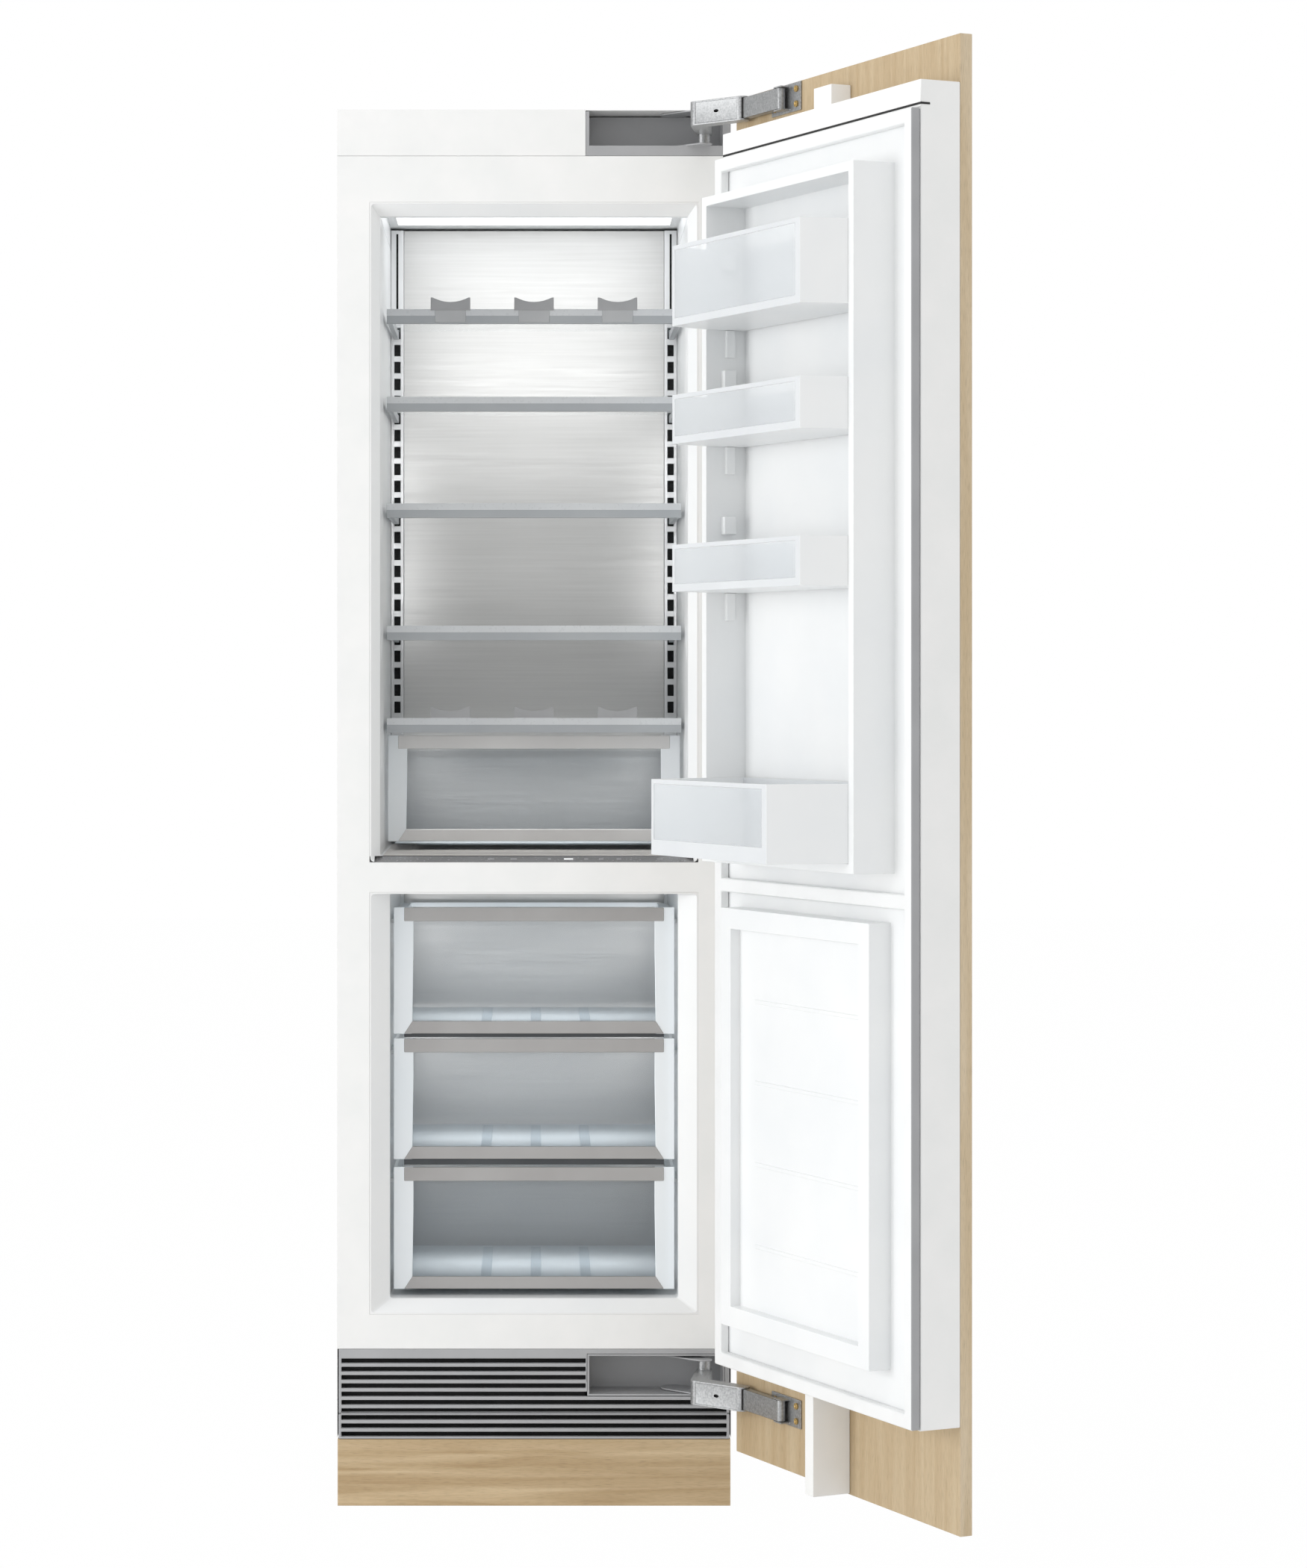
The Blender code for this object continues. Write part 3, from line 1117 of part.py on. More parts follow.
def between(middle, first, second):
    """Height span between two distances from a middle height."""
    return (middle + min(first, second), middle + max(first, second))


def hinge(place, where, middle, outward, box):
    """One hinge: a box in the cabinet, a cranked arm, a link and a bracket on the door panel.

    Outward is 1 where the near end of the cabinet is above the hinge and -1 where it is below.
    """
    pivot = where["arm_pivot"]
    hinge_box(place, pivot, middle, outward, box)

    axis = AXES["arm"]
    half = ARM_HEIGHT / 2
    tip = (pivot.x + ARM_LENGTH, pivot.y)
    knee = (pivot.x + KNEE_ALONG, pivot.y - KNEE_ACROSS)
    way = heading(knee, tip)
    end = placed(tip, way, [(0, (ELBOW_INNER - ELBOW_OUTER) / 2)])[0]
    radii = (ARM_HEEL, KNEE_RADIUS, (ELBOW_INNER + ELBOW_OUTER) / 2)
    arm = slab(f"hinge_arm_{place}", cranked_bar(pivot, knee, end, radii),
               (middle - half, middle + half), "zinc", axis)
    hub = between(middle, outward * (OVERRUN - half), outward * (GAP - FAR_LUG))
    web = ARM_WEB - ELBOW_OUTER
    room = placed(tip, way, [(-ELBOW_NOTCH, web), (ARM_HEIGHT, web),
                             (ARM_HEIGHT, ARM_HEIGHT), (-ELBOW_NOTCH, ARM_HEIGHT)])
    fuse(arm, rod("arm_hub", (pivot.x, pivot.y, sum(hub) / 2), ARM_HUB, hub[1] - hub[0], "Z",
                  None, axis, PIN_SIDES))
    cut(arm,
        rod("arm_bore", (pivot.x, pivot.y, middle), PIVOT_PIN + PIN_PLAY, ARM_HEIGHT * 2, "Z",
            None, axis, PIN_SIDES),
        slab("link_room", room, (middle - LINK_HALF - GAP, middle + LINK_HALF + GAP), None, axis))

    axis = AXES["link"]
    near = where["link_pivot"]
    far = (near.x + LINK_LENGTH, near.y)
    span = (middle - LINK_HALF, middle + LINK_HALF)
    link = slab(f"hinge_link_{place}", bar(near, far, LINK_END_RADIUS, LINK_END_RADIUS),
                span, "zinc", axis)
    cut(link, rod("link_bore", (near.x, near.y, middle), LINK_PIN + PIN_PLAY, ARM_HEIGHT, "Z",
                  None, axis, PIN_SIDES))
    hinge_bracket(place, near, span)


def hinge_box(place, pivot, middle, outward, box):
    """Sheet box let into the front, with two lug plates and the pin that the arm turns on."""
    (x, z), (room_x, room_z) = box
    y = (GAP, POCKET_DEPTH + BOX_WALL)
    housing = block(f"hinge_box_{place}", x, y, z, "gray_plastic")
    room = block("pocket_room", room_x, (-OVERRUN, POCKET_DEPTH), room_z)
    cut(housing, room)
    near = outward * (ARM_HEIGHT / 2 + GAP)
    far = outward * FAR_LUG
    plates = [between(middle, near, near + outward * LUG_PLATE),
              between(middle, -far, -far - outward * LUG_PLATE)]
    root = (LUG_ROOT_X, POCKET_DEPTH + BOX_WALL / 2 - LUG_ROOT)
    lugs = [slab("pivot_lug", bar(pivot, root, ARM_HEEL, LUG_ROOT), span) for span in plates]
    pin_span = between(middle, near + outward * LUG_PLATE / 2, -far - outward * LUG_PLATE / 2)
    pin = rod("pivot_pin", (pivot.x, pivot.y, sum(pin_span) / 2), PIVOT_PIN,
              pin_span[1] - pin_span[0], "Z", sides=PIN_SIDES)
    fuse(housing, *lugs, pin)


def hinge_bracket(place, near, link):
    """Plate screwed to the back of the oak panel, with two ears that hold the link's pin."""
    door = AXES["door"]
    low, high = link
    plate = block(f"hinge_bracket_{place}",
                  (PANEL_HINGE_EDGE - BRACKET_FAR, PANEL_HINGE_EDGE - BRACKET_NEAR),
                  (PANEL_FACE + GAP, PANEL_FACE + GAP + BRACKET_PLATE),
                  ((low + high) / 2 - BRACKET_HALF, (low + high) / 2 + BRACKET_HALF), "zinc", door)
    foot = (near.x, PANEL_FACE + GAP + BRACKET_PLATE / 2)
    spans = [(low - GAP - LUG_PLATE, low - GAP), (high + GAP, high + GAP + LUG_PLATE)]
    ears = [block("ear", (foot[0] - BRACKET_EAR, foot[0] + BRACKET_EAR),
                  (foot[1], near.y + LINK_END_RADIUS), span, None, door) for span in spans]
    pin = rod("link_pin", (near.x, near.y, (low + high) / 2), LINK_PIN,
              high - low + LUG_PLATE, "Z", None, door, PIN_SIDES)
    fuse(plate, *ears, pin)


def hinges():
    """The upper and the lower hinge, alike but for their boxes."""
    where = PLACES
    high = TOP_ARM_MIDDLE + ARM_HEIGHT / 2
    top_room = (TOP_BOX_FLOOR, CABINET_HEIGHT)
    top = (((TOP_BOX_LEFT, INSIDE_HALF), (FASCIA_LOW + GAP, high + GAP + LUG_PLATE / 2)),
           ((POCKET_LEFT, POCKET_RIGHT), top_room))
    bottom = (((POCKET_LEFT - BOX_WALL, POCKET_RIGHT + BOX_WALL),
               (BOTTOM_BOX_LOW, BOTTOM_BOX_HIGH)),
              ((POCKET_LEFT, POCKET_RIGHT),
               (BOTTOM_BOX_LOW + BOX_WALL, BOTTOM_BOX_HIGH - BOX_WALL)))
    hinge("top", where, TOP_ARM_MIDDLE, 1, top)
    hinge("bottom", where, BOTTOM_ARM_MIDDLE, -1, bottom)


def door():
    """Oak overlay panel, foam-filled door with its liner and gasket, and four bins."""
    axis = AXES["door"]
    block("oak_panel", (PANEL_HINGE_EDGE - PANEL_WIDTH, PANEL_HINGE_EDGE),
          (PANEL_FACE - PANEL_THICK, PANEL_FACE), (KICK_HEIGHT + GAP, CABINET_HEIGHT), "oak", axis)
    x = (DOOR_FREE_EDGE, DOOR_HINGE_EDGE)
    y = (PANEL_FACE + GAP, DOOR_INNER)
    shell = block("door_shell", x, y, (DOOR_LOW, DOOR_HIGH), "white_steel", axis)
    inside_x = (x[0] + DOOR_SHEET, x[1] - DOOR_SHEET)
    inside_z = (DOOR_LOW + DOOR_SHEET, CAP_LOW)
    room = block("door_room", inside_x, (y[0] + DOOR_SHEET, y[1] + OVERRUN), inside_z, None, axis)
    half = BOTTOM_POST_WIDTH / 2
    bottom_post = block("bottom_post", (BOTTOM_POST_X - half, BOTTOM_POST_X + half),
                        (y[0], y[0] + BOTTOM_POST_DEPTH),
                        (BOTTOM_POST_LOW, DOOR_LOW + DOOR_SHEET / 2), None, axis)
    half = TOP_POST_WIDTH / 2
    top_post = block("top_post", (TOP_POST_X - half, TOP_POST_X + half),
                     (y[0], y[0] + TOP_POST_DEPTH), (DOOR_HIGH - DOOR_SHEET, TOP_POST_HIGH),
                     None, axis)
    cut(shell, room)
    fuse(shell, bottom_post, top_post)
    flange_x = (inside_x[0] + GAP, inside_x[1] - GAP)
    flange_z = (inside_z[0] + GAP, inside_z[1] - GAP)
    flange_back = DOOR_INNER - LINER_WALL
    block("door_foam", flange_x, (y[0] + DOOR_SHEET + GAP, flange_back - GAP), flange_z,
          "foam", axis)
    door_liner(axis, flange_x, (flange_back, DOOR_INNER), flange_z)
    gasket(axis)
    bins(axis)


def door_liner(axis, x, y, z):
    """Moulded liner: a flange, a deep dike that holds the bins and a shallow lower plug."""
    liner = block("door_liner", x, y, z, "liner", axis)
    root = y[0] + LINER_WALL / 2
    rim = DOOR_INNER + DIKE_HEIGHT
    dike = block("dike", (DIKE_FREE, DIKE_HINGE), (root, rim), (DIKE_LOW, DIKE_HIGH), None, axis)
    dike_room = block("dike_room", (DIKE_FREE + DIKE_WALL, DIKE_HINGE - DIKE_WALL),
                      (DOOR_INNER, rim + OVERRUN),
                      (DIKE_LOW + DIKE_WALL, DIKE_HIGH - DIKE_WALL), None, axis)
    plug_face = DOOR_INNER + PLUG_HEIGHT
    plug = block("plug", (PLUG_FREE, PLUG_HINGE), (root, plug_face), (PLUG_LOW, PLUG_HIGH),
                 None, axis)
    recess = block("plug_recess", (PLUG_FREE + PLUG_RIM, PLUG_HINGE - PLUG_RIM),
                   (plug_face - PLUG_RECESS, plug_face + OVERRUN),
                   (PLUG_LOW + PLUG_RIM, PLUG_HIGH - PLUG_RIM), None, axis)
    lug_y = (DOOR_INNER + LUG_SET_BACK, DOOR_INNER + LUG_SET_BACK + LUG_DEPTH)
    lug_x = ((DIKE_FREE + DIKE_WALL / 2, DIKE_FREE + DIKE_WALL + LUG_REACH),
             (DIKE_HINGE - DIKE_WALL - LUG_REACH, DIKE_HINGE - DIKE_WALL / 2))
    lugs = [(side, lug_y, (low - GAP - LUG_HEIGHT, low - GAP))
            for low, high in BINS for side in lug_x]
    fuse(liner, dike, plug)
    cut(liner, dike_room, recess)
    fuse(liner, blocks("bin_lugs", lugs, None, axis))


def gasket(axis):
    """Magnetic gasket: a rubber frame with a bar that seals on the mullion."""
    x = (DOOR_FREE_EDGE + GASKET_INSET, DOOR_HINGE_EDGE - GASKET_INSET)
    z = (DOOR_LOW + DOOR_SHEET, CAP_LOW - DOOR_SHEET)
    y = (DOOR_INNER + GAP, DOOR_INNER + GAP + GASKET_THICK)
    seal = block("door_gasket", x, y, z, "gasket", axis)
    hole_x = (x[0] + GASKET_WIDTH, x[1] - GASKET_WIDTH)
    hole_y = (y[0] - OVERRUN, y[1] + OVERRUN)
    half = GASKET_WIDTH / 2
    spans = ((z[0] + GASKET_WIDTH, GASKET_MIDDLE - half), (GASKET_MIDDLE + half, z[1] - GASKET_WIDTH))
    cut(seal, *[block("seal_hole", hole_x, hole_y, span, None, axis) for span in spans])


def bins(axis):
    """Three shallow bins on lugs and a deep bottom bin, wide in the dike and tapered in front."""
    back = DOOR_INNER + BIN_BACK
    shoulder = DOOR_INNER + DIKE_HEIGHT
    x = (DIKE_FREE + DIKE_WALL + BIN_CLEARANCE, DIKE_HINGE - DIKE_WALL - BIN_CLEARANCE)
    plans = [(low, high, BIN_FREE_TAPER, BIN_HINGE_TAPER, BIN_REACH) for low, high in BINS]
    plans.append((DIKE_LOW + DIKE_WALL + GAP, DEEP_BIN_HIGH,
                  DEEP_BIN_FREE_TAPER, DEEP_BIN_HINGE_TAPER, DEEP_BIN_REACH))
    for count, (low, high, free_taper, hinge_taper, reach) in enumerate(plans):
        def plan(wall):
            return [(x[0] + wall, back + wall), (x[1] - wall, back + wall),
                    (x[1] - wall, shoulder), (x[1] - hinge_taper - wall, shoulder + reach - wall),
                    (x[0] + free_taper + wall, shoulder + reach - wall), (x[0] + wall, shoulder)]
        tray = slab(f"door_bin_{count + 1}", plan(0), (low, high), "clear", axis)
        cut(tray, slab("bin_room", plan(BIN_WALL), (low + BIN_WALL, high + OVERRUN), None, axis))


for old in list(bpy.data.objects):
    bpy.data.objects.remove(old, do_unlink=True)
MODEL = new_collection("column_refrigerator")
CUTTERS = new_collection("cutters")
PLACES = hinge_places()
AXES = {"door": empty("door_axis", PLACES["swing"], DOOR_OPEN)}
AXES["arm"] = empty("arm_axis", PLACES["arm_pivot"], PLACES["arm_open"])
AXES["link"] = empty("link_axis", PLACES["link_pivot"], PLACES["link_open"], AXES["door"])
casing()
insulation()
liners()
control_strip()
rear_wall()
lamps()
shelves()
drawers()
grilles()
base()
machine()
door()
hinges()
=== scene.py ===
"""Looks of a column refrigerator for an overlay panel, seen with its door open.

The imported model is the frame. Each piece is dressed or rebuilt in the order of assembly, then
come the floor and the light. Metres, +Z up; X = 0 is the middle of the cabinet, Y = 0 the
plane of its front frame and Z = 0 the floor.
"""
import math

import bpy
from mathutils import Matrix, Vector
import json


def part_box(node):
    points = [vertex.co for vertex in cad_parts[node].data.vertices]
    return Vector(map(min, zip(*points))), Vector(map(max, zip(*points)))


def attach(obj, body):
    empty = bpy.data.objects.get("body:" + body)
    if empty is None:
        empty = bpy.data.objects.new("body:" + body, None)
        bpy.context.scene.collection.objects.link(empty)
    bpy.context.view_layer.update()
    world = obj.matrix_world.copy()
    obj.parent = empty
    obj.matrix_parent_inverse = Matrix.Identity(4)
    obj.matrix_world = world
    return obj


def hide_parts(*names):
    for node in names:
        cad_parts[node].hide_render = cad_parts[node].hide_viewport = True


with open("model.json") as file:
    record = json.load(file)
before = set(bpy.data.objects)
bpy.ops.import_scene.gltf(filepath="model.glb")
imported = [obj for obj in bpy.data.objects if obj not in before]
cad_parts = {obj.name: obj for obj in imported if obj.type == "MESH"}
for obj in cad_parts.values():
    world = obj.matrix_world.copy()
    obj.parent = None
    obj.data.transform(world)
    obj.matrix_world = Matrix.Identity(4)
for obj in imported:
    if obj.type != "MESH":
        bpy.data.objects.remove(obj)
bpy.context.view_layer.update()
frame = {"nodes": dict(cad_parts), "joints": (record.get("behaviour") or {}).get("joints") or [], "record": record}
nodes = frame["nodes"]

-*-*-

Please print exactly, and only, the lines from the line with "for count, (low, high, free_taper, hinge_taper, reach)" to the line with "for node in", both included.

    for count, (low, high, free_taper, hinge_taper, reach) in enumerate(plans):
        def plan(wall):
            return [(x[0] + wall, back + wall), (x[1] - wall, back + wall),
                    (x[1] - wall, shoulder), (x[1] - hinge_taper - wall, shoulder + reach - wall),
                    (x[0] + free_taper + wall, shoulder + reach - wall), (x[0] + wall, shoulder)]
        tray = slab(f"door_bin_{count + 1}", plan(0), (low, high), "clear", axis)
        cut(tray, slab("bin_room", plan(BIN_WALL), (low + BIN_WALL, high + OVERRUN), None, axis))


for old in list(bpy.data.objects):
    bpy.data.objects.remove(old, do_unlink=True)
MODEL = new_collection("column_refrigerator")
CUTTERS = new_collection("cutters")
PLACES = hinge_places()
AXES = {"door": empty("door_axis", PLACES["swing"], DOOR_OPEN)}
AXES["arm"] = empty("arm_axis", PLACES["arm_pivot"], PLACES["arm_open"])
AXES["link"] = empty("link_axis", PLACES["link_pivot"], PLACES["link_open"], AXES["door"])
casing()
insulation()
liners()
control_strip()
rear_wall()
lamps()
shelves()
drawers()
grilles()
base()
machine()
door()
hinges()
=== scene.py ===
"""Looks of a column refrigerator for an overlay panel, seen with its door open.

The imported model is the frame. Each piece is dressed or rebuilt in the order of assembly, then
come the floor and the light. Metres, +Z up; X = 0 is the middle of the cabinet, Y = 0 the
plane of its front frame and Z = 0 the floor.
"""
import math

import bpy
from mathutils import Matrix, Vector
import json


def part_box(node):
    points = [vertex.co for vertex in cad_parts[node].data.vertices]
    return Vector(map(min, zip(*points))), Vector(map(max, zip(*points)))


def attach(obj, body):
    empty = bpy.data.objects.get("body:" + body)
    if empty is None:
        empty = bpy.data.objects.new("body:" + body, None)
        bpy.context.scene.collection.objects.link(empty)
    bpy.context.view_layer.update()
    world = obj.matrix_world.copy()
    obj.parent = empty
    obj.matrix_parent_inverse = Matrix.Identity(4)
    obj.matrix_world = world
    return obj


def hide_parts(*names):
    for node in names:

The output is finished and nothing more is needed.